By the mid 1800s the County Asylums Act and Lunacy Act had made it a requirement that every United Kingdom county should build an asylum if they had not already done so, or should join with another neighbouring county to achieve the same goal. For the Hampshire asylum, a 100 acre site was located, known as Knowle Farm, close to Fareham. Purchased towards the end of the 1840s, work began on the asylum - to be known as the Hampshire County Lunatic Asylum - in 1850, and the asylum took its first patients in December 1852.

By 1856 the asylum had expanded to take 400 patients, and the growth continued throughout the century - with over 1,000 patients at the asylum by 1900. Both male and female patients were admitted, and were expected to work on the farm, in the kitchens and in other trades to help support their community. Knowle Halt, a small railway station on the Eastleigh to Fareham line, served the asylum from 1907. The station, close to the village of Funtley, was closed in 1964. Trains from the Meon Valley Railway, a cross-country railway in Hampshire, also served Knowle Halt.

The asylum was renamed Knowle Mental Hospital in 1923 and then became Knowle Hospital in 1948, finally closing in 1996. Secure accommodation for patients with mental illness is still provided by Ravenswood House, whose buildings are adjacent to the old hospital.

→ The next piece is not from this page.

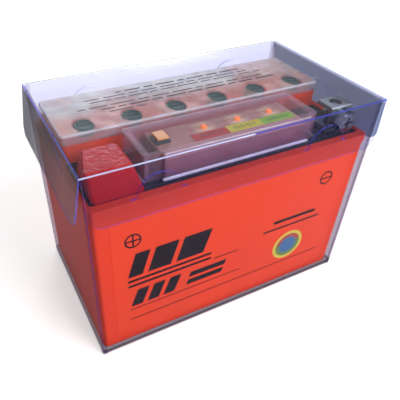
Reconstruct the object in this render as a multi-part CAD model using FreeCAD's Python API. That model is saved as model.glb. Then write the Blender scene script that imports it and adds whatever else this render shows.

From 2000 onwards, the site was redeveloped by Berkeley Homes as Knowle Village - an exclusive development of apartments (using the former hospital buildings) and new houses over 53 acres of the grounds. The principal northern (east-west) building, northern administration building, administrator's house, chapel and staff cottages were retained and converted to other uses, whilst the central north-south connecting structure and south block were demolished. 130 of the 520 new dwellings were created within existing buildings.

Cemetery[edit]

Over 5,500 former patients of the asylum are buried in Knowle Cemetery, south of the grounds. Prior to 1886 the burial locations were not recorded. Up to four patients could be buried in the same plot, although never on the same day. The last burial at the site took place in 1971. A few remaining iron crosses, used to mark the graves, were removed from the site in 2001 for secure storage, pending a decision to relocate them.